Nuclear Medicine vs Chemotherapy: How They Differ and When Each Is Used

Two Different Approaches to Cancer Treatment

Chemotherapy and nuclear medicine therapy (specifically radioligand therapy) are both used to treat cancer, but they work through fundamentally different mechanisms. Understanding these differences can help patients appreciate why their treatment plan may include one or both approaches.

How Chemotherapy Works

Chemotherapy uses drugs that target rapidly dividing cells. These drugs circulate throughout the entire body (which is why chemotherapy is called a systemic treatment) and affect any cells that are dividing quickly. Since cancer cells tend to divide faster than most normal cells, they are more susceptible to these drugs.

However, some normal cells also divide rapidly, including those in the bone marrow, the lining of the digestive tract, and hair follicles. This is why chemotherapy can cause side effects like lowered blood counts, nausea, and hair loss. The drugs do not distinguish between cancer cells and rapidly dividing healthy cells.

How Radioligand Therapy Works

Radioligand therapy takes a targeted approach. Instead of affecting all rapidly dividing cells, it delivers radiation specifically to cancer cells that carry a particular molecular target. A molecule designed to seek out that target is linked to a radioactive isotope. When injected, it travels through the body, binds to cancer cells expressing the target, and delivers radiation locally.

Because the radiation has a limited range (just a few millimetres for beta-emitting isotopes like Lutetium-177), the damage is concentrated around the cells the radioligand has bound to. Surrounding healthy tissue receives a much lower dose.

Key Differences

Targeting mechanism: Chemotherapy affects rapidly dividing cells broadly. Radioligand therapy targets specific molecular markers on cancer cells.

Side effect profile: Chemotherapy side effects (nausea, hair loss, immune suppression) stem from its broad action on dividing cells. Radioligand therapy side effects are generally different and relate to radiation exposure in specific tissues. Dry mouth (in PSMA therapy, because salivary glands express some PSMA), fatigue, and temporary blood count changes are common.

Patient selection: Chemotherapy can be given to most cancer patients as long as they are fit enough. Radioligand therapy requires confirmation that the cancer expresses the molecular target, which is done through a diagnostic scan. Not all cancers qualify.

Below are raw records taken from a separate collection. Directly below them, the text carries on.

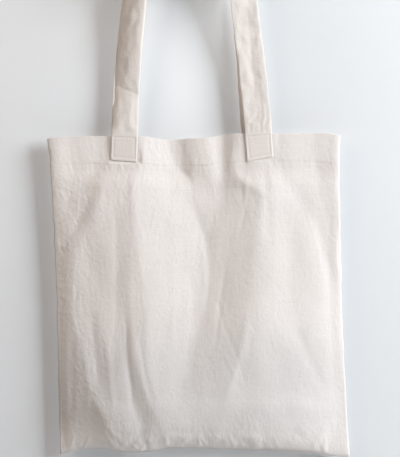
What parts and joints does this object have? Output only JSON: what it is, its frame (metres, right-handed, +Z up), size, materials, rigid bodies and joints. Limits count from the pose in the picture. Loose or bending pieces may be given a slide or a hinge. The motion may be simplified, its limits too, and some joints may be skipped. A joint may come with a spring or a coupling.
{
  "type": "tote bag",
  "caption": "Flat natural-canvas tote bag with a deep turned-in hem at its mouth, seamed sides and bottom, and two long shoulder straps box-stitched to the outside, hanging by the straps.",
  "frame": {"origin": "where the bag hangs: the underside of the two strap crowns, midway between them", "axes": "+Z up, +X to the right of somebody facing the bag, -Y out of the front of the bag towards them, +Y out of its back"},
  "size_m": [0.38, 0.072, 0.6882],
  "materials": {
    "canvas": "matt washed natural cotton canvas, plain weave, softly creased",
    "strap_canvas": "matt natural cotton canvas, folded lengthwise into a flat strap",
    "thread": "undyed spun cotton sewing thread"
  },
  "bodies": {
    "bag_seams": {"left_side_seam": "canvas", "right_side_seam": "canvas", "bottom_seam": "canvas", "left_seam_overlock": "thread", "right_seam_overlock": "thread", "bottom_seam_overlock": "thread"},
    "front_panel": {"front_panel": "canvas", "front_hem_stitch": "thread", "front_strap_left_end": "strap_canvas", "front_strap_right_end": "strap_canvas", "front_left_box_stitch": "thread", "front_right_box_stitch": "thread"},
    "back_panel": {"back_panel": "canvas", "back_hem_stitch": "thread", "back_strap_left_end": "strap_canvas", "back_strap_right_end": "strap_canvas", "back_left_box_stitch": "thread", "back_right_box_stitch": "thread"},
    "front_strap": {"front_strap": "strap_canvas"},
    "back_strap": {"back_strap": "strap_canvas"}
  },
  "joints": [
    {"name": "mouth_front", "type": "hinge", "parent": "bag_seams", "child": "front_panel", "pos_m": [0, -0.0021, -0.68664], "axis": [1, 0, 0], "range_deg": [0, 8], "stiffness_Nm_per_rad": 0.5},
    {"name": "mouth_back", "type": "hinge", "parent": "bag_seams", "child": "back_panel", "pos_m": [0, 0.0021, -0.68664], "axis": [-1, 0, 0], "range_deg": [0, 8], "stiffness_Nm_per_rad": 0.5},
    {"name": "front_strap_fold", "type": "hinge", "parent": "front_panel", "child": "front_strap", "pos_m": [0, -0.0116, -0.26664], "axis": [1, 0, 0], "range_deg": [0, 170]},
    {"name": "back_strap_fold", "type": "hinge", "parent": "back_panel", "child": "back_strap", "pos_m": [0, 0.0116, -0.26664], "axis": [-1, 0, 0], "range_deg": [0, 170]}
  ]
}
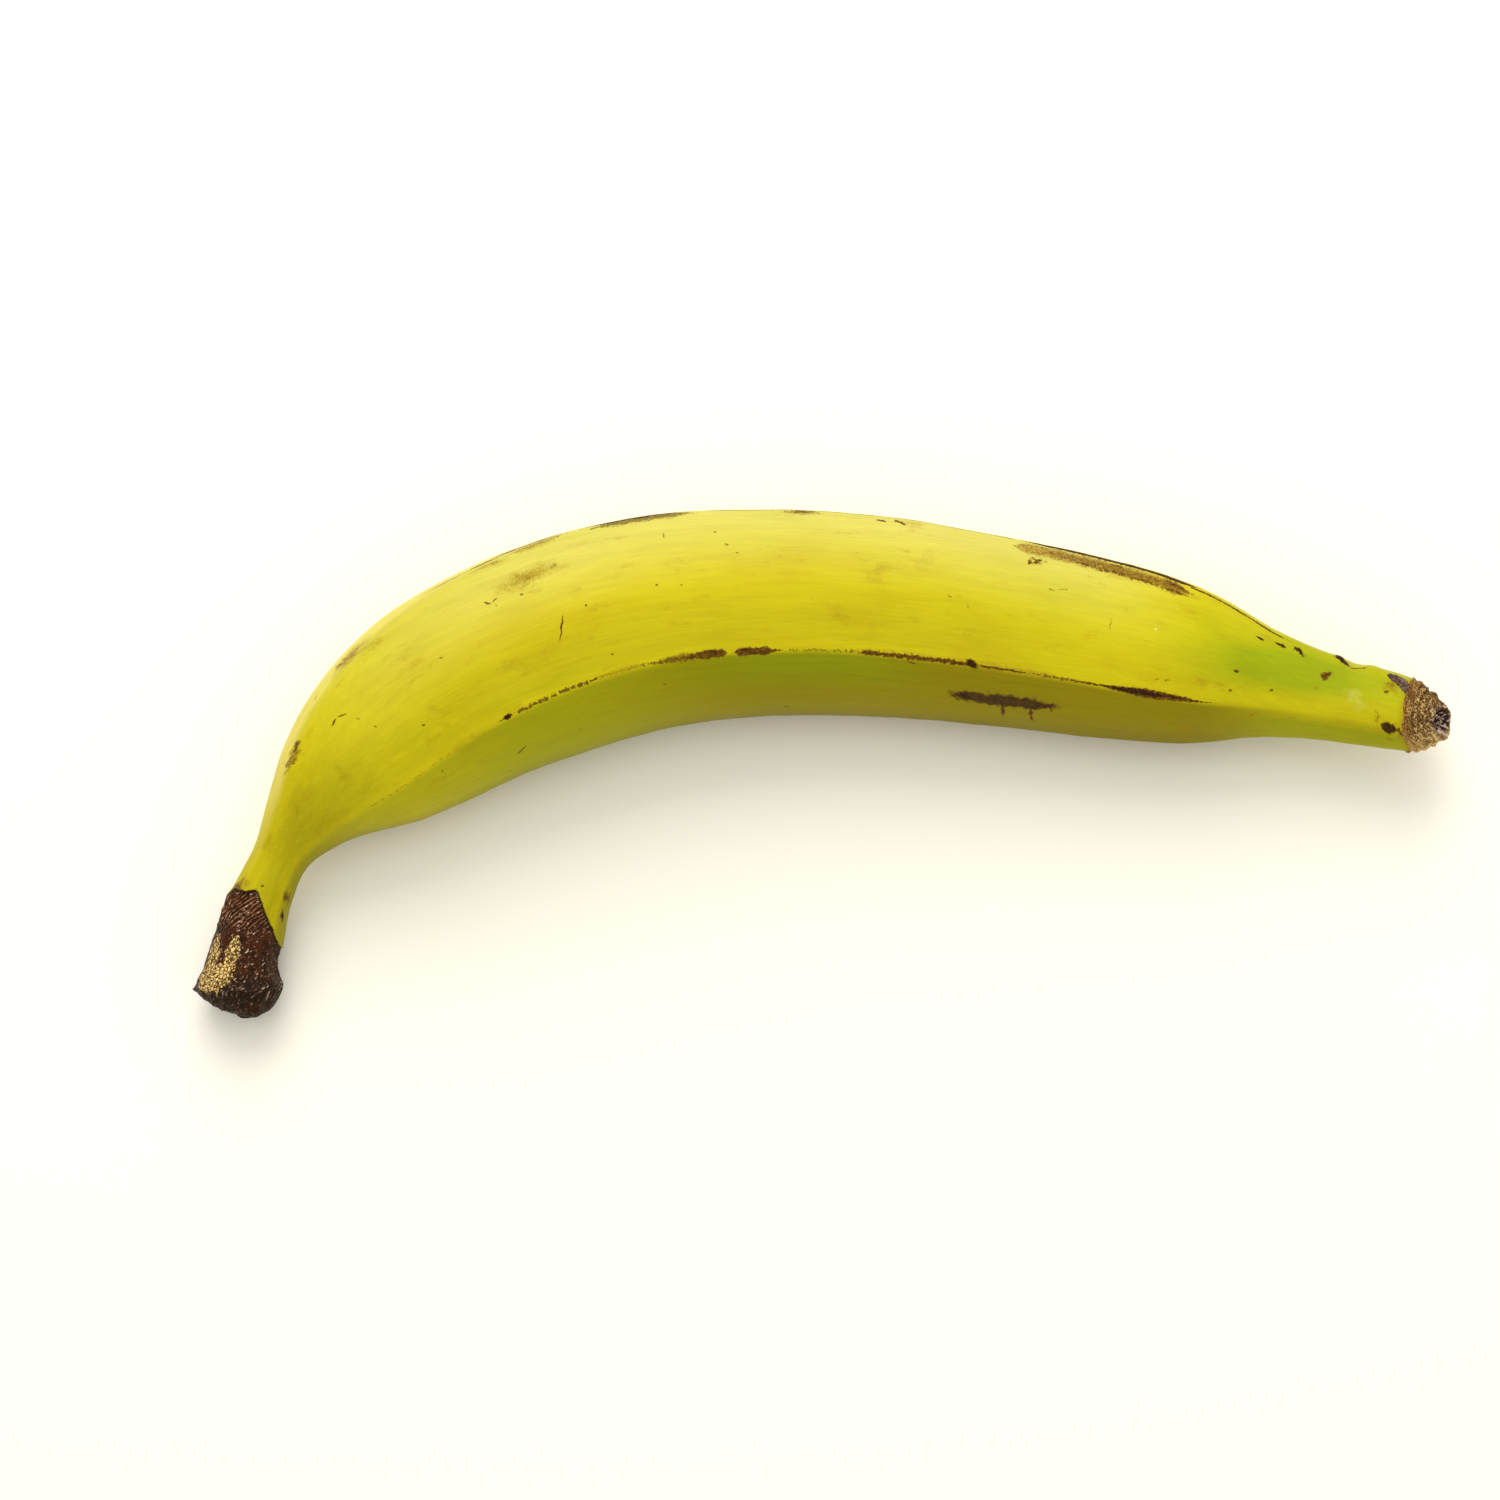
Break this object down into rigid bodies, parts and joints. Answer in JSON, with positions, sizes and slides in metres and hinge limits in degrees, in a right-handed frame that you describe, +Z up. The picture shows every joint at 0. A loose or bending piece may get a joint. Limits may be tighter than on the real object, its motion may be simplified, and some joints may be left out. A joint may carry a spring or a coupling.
{
  "type": "plantain",
  "caption": "Single picked plantain, yellow-green, curved and ridged, with a torn dark stem and a crusted blossom scar, lying on its side.",
  "frame": {"origin": "under the middle of the fruit's box, on the surface it lies on", "axes": "+X along the fruit towards the blossom tip, +Y towards the outer curve of its back, +Z up"},
  "size_m": [0.289, 0.1156, 0.0434],
  "materials": {
    "peel": "smooth waxy fruit peel, yellow with green faces and brown scuffs along its ridges, satin; dry dark stem and rough tan blossom scar"
  },
  "bodies": {
    "root": {"plantain": "peel"}
  },
  "joints": []
}
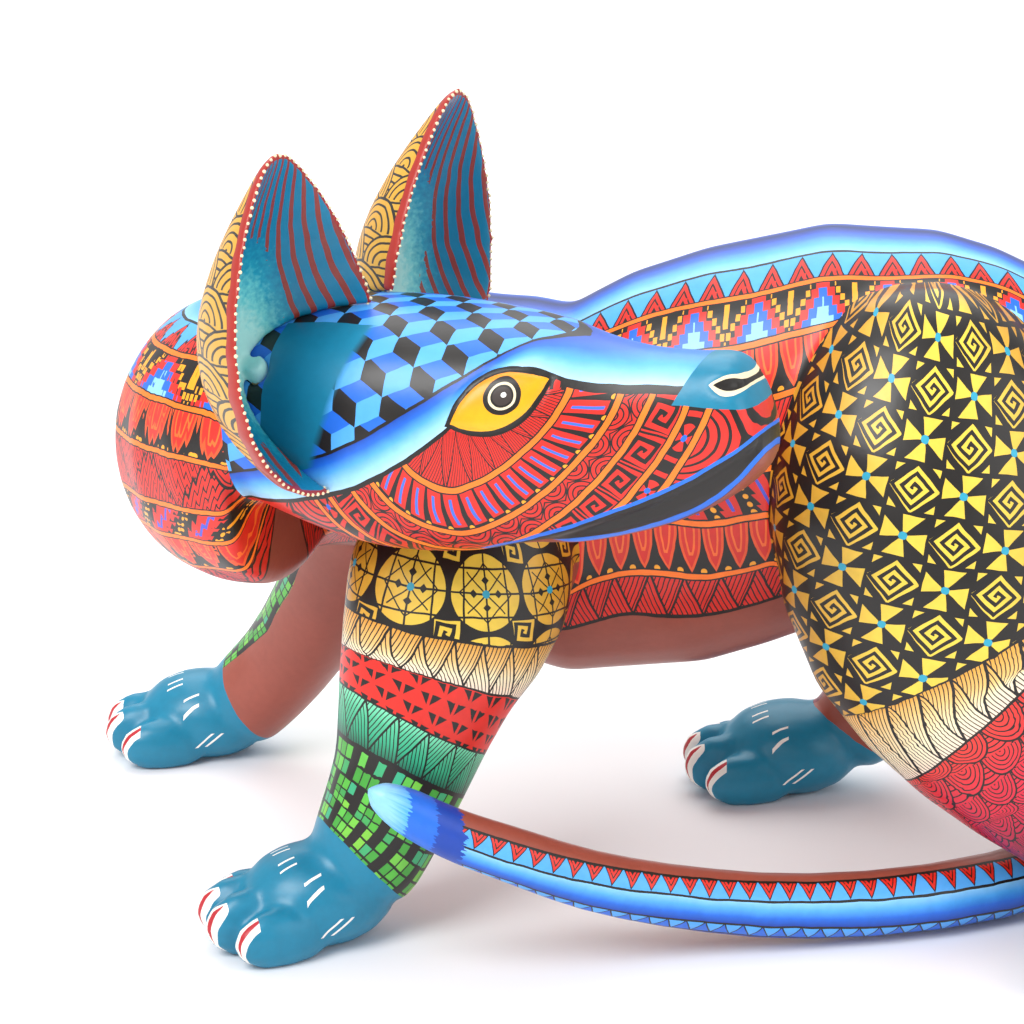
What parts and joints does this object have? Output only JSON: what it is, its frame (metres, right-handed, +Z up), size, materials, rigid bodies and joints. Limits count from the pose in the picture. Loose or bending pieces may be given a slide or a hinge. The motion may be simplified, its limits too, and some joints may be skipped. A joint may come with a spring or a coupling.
{
  "type": "alebrije figure",
  "caption": "Carved and hand-painted wooden animal standing on its paws with its head turned back over its flank and its long tail swept forward along the ground.",
  "frame": {"origin": "middle of the figure's footprint, on the surface that it stands on", "axes": "+Z up, +X along the body from the chest to the rump, +Y towards the animal's right side, away from the turned-back head"},
  "size_m": [0.3695, 0.241, 0.2547],
  "materials": {
    "painted_body": "hand-painted satin acrylic, red and orange bands with blue, on sanded copal wood",
    "painted_head": "hand-painted satin acrylic, blue crown and red cheeks, on sanded copal wood",
    "painted_ear": "hand-painted satin acrylic, turquoise inside and ochre behind, on sanded copal wood",
    "painted_leg": "hand-painted satin acrylic, gold figures on black above and teal paws, on sanded copal wood",
    "painted_tail": "hand-painted satin acrylic, graded blues with red triangles, on sanded copal wood",
    "bare_dowel": "unpainted turned hardwood dowel"
  },
  "bodies": {
    "root": {"torso": "painted_body", "neck": "painted_body", "head": "painted_head", "left_foreleg": "painted_leg", "right_foreleg": "painted_leg", "left_hind_leg": "painted_leg", "right_hind_leg": "painted_leg", "left_foreleg_dowel_1": "bare_dowel", "left_foreleg_dowel_2": "bare_dowel", "right_foreleg_dowel_1": "bare_dowel", "right_foreleg_dowel_2": "bare_dowel", "left_hind_leg_dowel_1": "bare_dowel", "left_hind_leg_dowel_2": "bare_dowel", "right_hind_leg_dowel_1": "bare_dowel", "right_hind_leg_dowel_2": "bare_dowel", "neck_dowel_1": "bare_dowel", "neck_dowel_2": "bare_dowel", "head_dowel_1": "bare_dowel", "head_dowel_2": "bare_dowel"},
    "right_ear": {"right_ear": "painted_ear"},
    "left_ear": {"left_ear": "painted_ear"},
    "tail": {"tail": "painted_tail"}
  },
  "joints": [
    {"name": "right_ear_pull", "type": "slide", "parent": "root", "child": "right_ear", "axis": [-0.3222, -0.423, 0.8469], "range_m": [0, 0.013]},
    {"name": "left_ear_pull", "type": "slide", "parent": "root", "child": "left_ear", "axis": [0.1042, 0.5214, 0.8469], "range_m": [0, 0.013]},
    {"name": "tail_pull", "type": "slide", "parent": "root", "child": "tail", "axis": [0.9798, 0, 0.2], "range_m": [0, 0.016]}
  ]
}
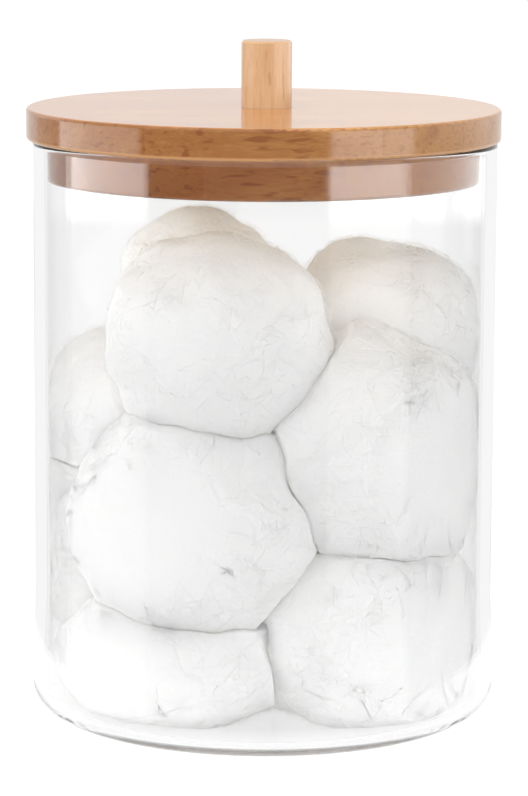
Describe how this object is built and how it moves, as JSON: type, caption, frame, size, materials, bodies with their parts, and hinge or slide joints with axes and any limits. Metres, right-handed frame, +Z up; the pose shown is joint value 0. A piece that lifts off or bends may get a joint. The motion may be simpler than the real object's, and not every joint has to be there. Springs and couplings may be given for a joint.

Administration: Chemotherapy is typically given in multiple cycles over weeks or months, often requiring several hours of infusion per session. Radioligand therapy is also given in cycles, but the infusion itself is usually shorter.

When Each Is Used

Chemotherapy remains a cornerstone of cancer treatment for many cancer types. It is often used as a first-line treatment, sometimes in combination with surgery, radiation, or immunotherapy.

Radioligand therapy is currently approved or available for specific situations, particularly advanced prostate cancer (Lu-177 PSMA) and neuroendocrine tumours (Lu-177 DOTATATE). It is often used after other treatments, including chemotherapy, have been tried. Research is expanding its applications.

In many cases, radioligand therapy is not a replacement for chemotherapy but an additional tool in the treatment sequence. Your oncologist will determine where each treatment fits in your overall care plan based on your cancer type, stage, and treatment history.

Working Together

Cancer treatment is increasingly multimodal, meaning that different types of treatment are used together or in sequence to achieve the intended outcome. A patient might receive surgery, followed by chemotherapy, followed by radioligand therapy at a later stage if the cancer progresses. Each treatment targets the disease through a different mechanism, and the combination can be more effective than any single approach alone.

Discuss with your nuclear oncology team which treatment options are relevant to your specific case and how they fit into your overall plan.